The band named after the former PM, the Whitlams, got a fair bit of publicity yesterday, with their song Gough shared by many on social media — their website even crashed under the weight of all the extra traffic. Lead singer Tim Freedman fittingly paid tribute to his band’s namesake on Double J yesterday — Whitlam legislated the original Double J back in 1975.

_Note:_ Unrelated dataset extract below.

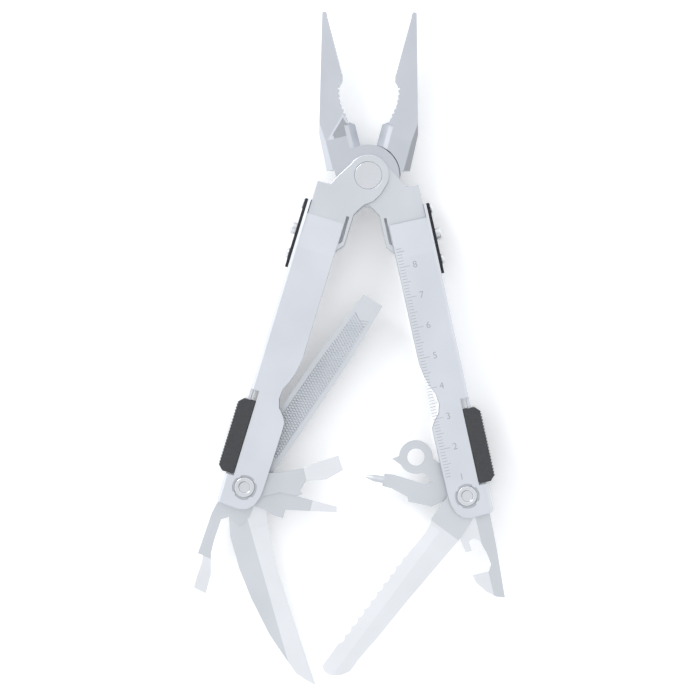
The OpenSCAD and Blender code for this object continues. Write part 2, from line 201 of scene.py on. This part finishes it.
# ---- Blades ----
# Both blades are stainless steel with a fine grain across the blade. The knife is ground flat
# from its back third to the edge, and that bevel is coloured lighter than the back, a painted
# highlight for the light the bevel catches. The serrated blade past its root takes the same
# painted highlight.
ground_blade = satin_steel("ground_blade_steel", (0.70, 0.72, 0.75), 0.32, 20, 8, 2000)
serrated_steel = satin_steel("serrated_blade_steel", (0.70, 0.72, 0.75), 0.32, 140, 8, 2000)
blade_bevel_painted_highlight = satin_steel("ground_edge_steel_painted_highlight", (0.86, 0.87, 0.89), 0.30, 20, 8, 2000)
start, way, right = reach("knife_hinge", 1, 160.4, 3.0, 13.6)
BEVEL_SPREAD, BEVEL_LENGTH = 3.6, 56.4
edge_side = (-right + way * (BEVEL_SPREAD / BEVEL_LENGTH)).normalized()
tumbled(
    "knife_blade",
    "knife_blade",
    0.06,
    ground_blade,
    smooth_deg=1.5,
    zone=(start, edge_side),
    painted_highlight=blade_bevel_painted_highlight,
)
start, way, right = reach("serrated_hinge", -1, 143.3, 0, 13)
tumbled(
    "serrated_blade",
    "serrated_blade",
    0.06,
    serrated_steel,
    smooth_deg=1.5,
    zone=(start, way),
    painted_highlight=blade_bevel_painted_highlight,
)


# ---- File ----
# A flat file cut with two crossing rows of teeth on both faces. The tip and the root are left
# smooth.
FILE_LEAN = math.radians(34.7)
FILE_FACE_Z = 1.6 / 2 * MM
TEETH_FROM, TEETH_TO, TOOTH_STEP = 12, 66, 0.95
ROW_WIDTH, ROW_TAPER_FROM, ROW_TAPER = 7.6, 45, 0.085
ROW_SLANT, TOOTH_SIZE, TOOTH_SUNK, ROW_OFF_CENTRE = 28, 0.26, 0.06, -0.1
file_steel = satin_steel("file_steel", (0.66, 0.68, 0.71), 0.40, 55, 2)
tumbled("file", "file", 0.15, file_steel)
file_bolt = Vector(joints["file_hinge"]["pos_m"])
file_low, file_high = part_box("file")
file_mid_z = (file_low[2] + file_high[2]) / 2
teeth = bmesh.new()
for slant in (-ROW_SLANT, ROW_SLANT):
    for face in (-1, 1):
        for i in range(int((TEETH_TO - TEETH_FROM) / TOOTH_STEP)):
            along = TEETH_FROM + i * TOOTH_STEP
            wide = ROW_WIDTH - max(0.0, along - ROW_TAPER_FROM) * ROW_TAPER
            out = face * (FILE_FACE_Z - TOOTH_SUNK * MM)
            place = (
                Matrix.Translation((file_bolt.x, file_bolt.y, file_mid_z))
                @ Matrix.Rotation(-FILE_LEAN, 4, "Z")
                @ Matrix.Translation((ROW_OFF_CENTRE * MM, along * MM, out))
                @ Matrix.Rotation(math.radians(slant), 4, "Z")
                @ Matrix.Rotation(math.radians(45), 4, "X")
                @ Matrix.Diagonal((wide * MM, TOOTH_SIZE * MM, TOOTH_SIZE * MM, 1))
            )
            bmesh.ops.create_cube(teeth, size=1, matrix=place)
teeth_mesh = bpy.data.meshes.new("file_teeth")
teeth.to_mesh(teeth_mesh)
teeth.free()
teeth_mesh.materials.append(file_steel)
file_teeth = bpy.data.objects.new("file_teeth", teeth_mesh)
bpy.context.collection.objects.link(file_teeth)
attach(file_teeth, "file")


# ---- Lock slides ----
# A black sleeve wraps each spine. Ribs across it give the thumb a grip.
def matt_black(name):
    made = bpy.data.materials.new(name)
    made.use_nodes = True
    nodes, links = made.node_tree.nodes, made.node_tree.links
    shader = nodes["Principled BSDF"]
    place = nodes.new("ShaderNodeTexCoord")
    speckle = nodes.new("ShaderNodeTexNoise")
    speckle.inputs["Scale"].default_value = 1800
    tint = nodes.new("ShaderNodeValToRGB")
    tint.color_ramp.elements[0].color = (0.022, 0.022, 0.024, 1)
    tint.color_ramp.elements[1].color = (0.050, 0.050, 0.054, 1)
    links.new(place.outputs["Object"], speckle.inputs["Vector"])
    links.new(speckle.outputs["Fac"], tint.inputs["Fac"])
    links.new(tint.outputs["Color"], shader.inputs["Base Color"])
    shader.inputs["Roughness"].default_value = 0.34
    return made


sleeve_black = matt_black("lock_sleeve_black")
for lock in ("left_lock", "right_lock"):
    tumbled(lock, lock, 0.12, sleeve_black)


# ---- Release plates, buttons and screws ----
# A small steel plate is screwed to the top of each spine. The button in its middle frees the
# head to slide.
# The plates are coloured near-black as painted shade for the dark gap and shadow between each
# plate and its handle.
plate_painted_shade = satin_steel("plate_steel_painted_shade", (0.05, 0.05, 0.055), 0.45)
for side in ("left", "right"):
    tumbled(side + "_plate", side + "_handle", 0.2, plate_painted_shade)
    tumbled(side + "_plate_screws", side + "_handle", 0.15, pin_steel)
    tumbled(side + "_button", side + "_button", 0.2, pin_steel, 3)


# ---- Centimetre rule ----
# Fine marks are etched along the inner edge of the right handle, long at each centimetre,
# with its numeral beside it. They are a little darker than the steel round them.
MARK_TOP_W, MARKS, MARK_H = 24.9, 76, 0.03
MARK_STEP, MARK_INNER_U, MARK_WIDE = 0.985, 3.4, 0.16
CM_LONG, HALF_CM_LONG, MM_LONG = 3.4, 2.5, 1.7
FIRST_CM, FIRST_HALF_CM, STEPS_PER_CM = 6, 1, 10
NUMERALS, NUMERAL_U, NUMERAL_SIZE = 8, 8.4, 3.0
pivot = Vector(joints["pliers_hinge"]["pos_m"])
right_up = Vector(joints["right_lock_slide"]["axis"])
right_in = Vector(joints["right_button_press"]["axis"])
handle_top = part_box("right_handle")[1][2]


def on_right_face(u, w):
    """A point on the right handle's front face, u mm out from the pivot line and w mm down."""
    spot = pivot - right_in * (u * MM) - right_up * (w * MM)
    return Vector((spot.x, spot.y, handle_top))


def etched(name):
    made = bpy.data.materials.new(name)
    made.use_nodes = True
    nodes, links = made.node_tree.nodes, made.node_tree.links
    shader = nodes["Principled BSDF"]
    place = nodes.new("ShaderNodeTexCoord")
    bite = nodes.new("ShaderNodeTexNoise")
    bite.inputs["Scale"].default_value = 900
    tint = nodes.new("ShaderNodeValToRGB")
    tint.color_ramp.elements[0].color = (0.34, 0.35, 0.37, 1)
    tint.color_ramp.elements[1].color = (0.46, 0.47, 0.49, 1)
    links.new(place.outputs["Object"], bite.inputs["Vector"])
    links.new(bite.outputs["Fac"], tint.inputs["Fac"])
    links.new(tint.outputs["Color"], shader.inputs["Base Color"])
    shader.inputs["Metallic"].default_value = 0.6
    shader.inputs["Roughness"].default_value = 0.55
    return made


etch_grey = etched("etched_mark_grey")
down_turn = math.atan2(right_up.y, right_up.x) - math.pi / 2
marks = bmesh.new()
for i in range(MARKS):
    step_in_cm = i % STEPS_PER_CM
    long = MM_LONG
    if step_in_cm == FIRST_CM:
        long = CM_LONG
    elif step_in_cm == FIRST_HALF_CM:
        long = HALF_CM_LONG
    spot = on_right_face(MARK_INNER_U + long / 2, MARK_TOP_W + i * MARK_STEP)
    bmesh.ops.create_cube(
        marks,
        size=1,
        matrix=Matrix.Translation(spot)
        @ Matrix.Rotation(down_turn, 4, "Z")
        @ Matrix.Diagonal((long * MM, MARK_WIDE * MM, MARK_H * MM, 1)),
    )
marks_mesh = bpy.data.meshes.new("rule_marks")
marks.to_mesh(marks_mesh)
marks.free()
marks_mesh.materials.append(etch_grey)
rule_marks = bpy.data.objects.new("rule_marks", marks_mesh)
bpy.context.collection.objects.link(rule_marks)
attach(rule_marks, "right_handle")

for numeral in range(1, NUMERALS + 1):
    text = bpy.data.curves.new(f"numeral_{numeral}", "FONT")
    text.body = str(numeral)
    text.size = NUMERAL_SIZE * MM
    text.extrude = MARK_H / 2 * MM
    text.align_x = text.align_y = "CENTER"
    drawn = bpy.data.objects.new(f"numeral_{numeral}_drawn", text)
    bpy.context.collection.objects.link(drawn)
    bpy.context.view_layer.update()
    figure = bpy.data.meshes.new_from_object(drawn)
    steps_down = FIRST_CM + (NUMERALS - numeral) * STEPS_PER_CM
    spot = on_right_face(NUMERAL_U, MARK_TOP_W + steps_down * MARK_STEP)
    figure.transform(Matrix.Translation(spot) @ Matrix.Rotation(down_turn, 4, "Z"))
    bpy.data.objects.remove(drawn)
    figure.materials.append(etch_grey)
    piece = bpy.data.objects.new(f"numeral_{numeral}", figure)
    bpy.context.collection.objects.link(piece)
    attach(piece, "right_handle")


# ---- Floor, light and camera ----
# A plain white floor in a soft bright room, which is dimmer to the lower right, with one
# lamp at the upper left.
floor_mesh = bpy.data.meshes.new("floor")
floor_shape = bmesh.new()
bmesh.ops.create_grid(floor_shape, x_segments=1, y_segments=1, size=3)
floor_shape.to_mesh(floor_mesh)
floor_shape.free()
paper = bpy.data.materials.new("floor_white")
paper.use_nodes = True
paper_shader = paper.node_tree.nodes["Principled BSDF"]
paper_shader.inputs["Base Color"].default_value = (0.92, 0.92, 0.92, 1)
paper_shader.inputs["Roughness"].default_value = 0.9
paper_shader.inputs["Emission Color"].default_value = (1, 1, 1, 1)
paper_shader.inputs["Emission Strength"].default_value = 0.2
floor_mesh.materials.append(paper)
floor = bpy.data.objects.new("floor", floor_mesh)
bpy.context.collection.objects.link(floor)

world = bpy.data.worlds.new("soft_room")
bpy.context.scene.world = world
world.use_nodes = True
room, room_links = world.node_tree.nodes, world.node_tree.links
room["Background"].inputs["Color"].default_value = (0.95, 0.97, 1, 1)
direction = room.new("ShaderNodeTexCoord")
lower_right = room.new("ShaderNodeVectorMath")
lower_right.operation = "DOT_PRODUCT"
lower_right.inputs[1].default_value = (0.7, -0.7, 0)


def ranged(low, high, at_low, at_high):
    """A Map Range node of the room that turns low..high into at_low..at_high."""
    made = room.new("ShaderNodeMapRange")
    made.inputs["From Min"].default_value = low
    made.inputs["From Max"].default_value = high
    made.inputs["To Min"].default_value = at_low
    made.inputs["To Max"].default_value = at_high
    return made


shade = ranged(0.35, 0.9, 1.0, 0.25)
height = room.new("ShaderNodeSeparateXYZ")
glow = ranged(1.0, 0.75, 0.95, 1.35)
both_lights = room.new("ShaderNodeMath")
both_lights.operation = "MULTIPLY"
room_links.new(direction.outputs["Generated"], lower_right.inputs[0])
room_links.new(lower_right.outputs["Value"], shade.inputs["Value"])
room_links.new(direction.outputs["Generated"], height.inputs["Vector"])
room_links.new(height.outputs["Z"], glow.inputs["Value"])
room_links.new(shade.outputs["Result"], both_lights.inputs[0])
room_links.new(glow.outputs["Result"], both_lights.inputs[1])
room_links.new(both_lights.outputs["Value"], room["Background"].inputs["Strength"])

LAMP_PLACE = Vector((-0.75, 0.8, 0.7))
lamp = bpy.data.lights.new("key_upper_left", "AREA")
lamp.size = 0.4
lamp.energy = 5
lamp_holder = bpy.data.objects.new("key_upper_left", lamp)
lamp_holder.location = LAMP_PLACE
lamp_holder.rotation_euler = (-LAMP_PLACE).to_track_quat("-Z", "Y").to_euler()
bpy.context.collection.objects.link(lamp_holder)

VIEW_WIDTH = 224 * MM
CAMERA_HEIGHT = 1.6
SENSOR_WIDTH = 36
VIEW_CENTRE_X, VIEW_CENTRE_Y = pivot.x - 5.8 * MM, pivot.y - 55.4 * MM
lens = bpy.data.cameras.new("camera")
lens.sensor_width = SENSOR_WIDTH
lens.lens = SENSOR_WIDTH * CAMERA_HEIGHT / VIEW_WIDTH
lens.clip_end = 10
camera = bpy.data.objects.new("camera", lens)
camera.location = (VIEW_CENTRE_X, VIEW_CENTRE_Y, CAMERA_HEIGHT)
bpy.context.collection.objects.link(camera)
bpy.context.scene.camera = camera
bpy.context.scene.view_settings.view_transform = "Standard"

Of course, now that we are into the second day of mourning Whitlam, it is time to point fingers over who is or isn’t remembering Whitlam in the “right way”. Labor’s Anthony Albanese called the Greens’ use of Whitlam’s photo with their logo “cheap, opportunistic and offensive” this morning, and others have spied Whitlam memorabilia on eBay and Gumtree.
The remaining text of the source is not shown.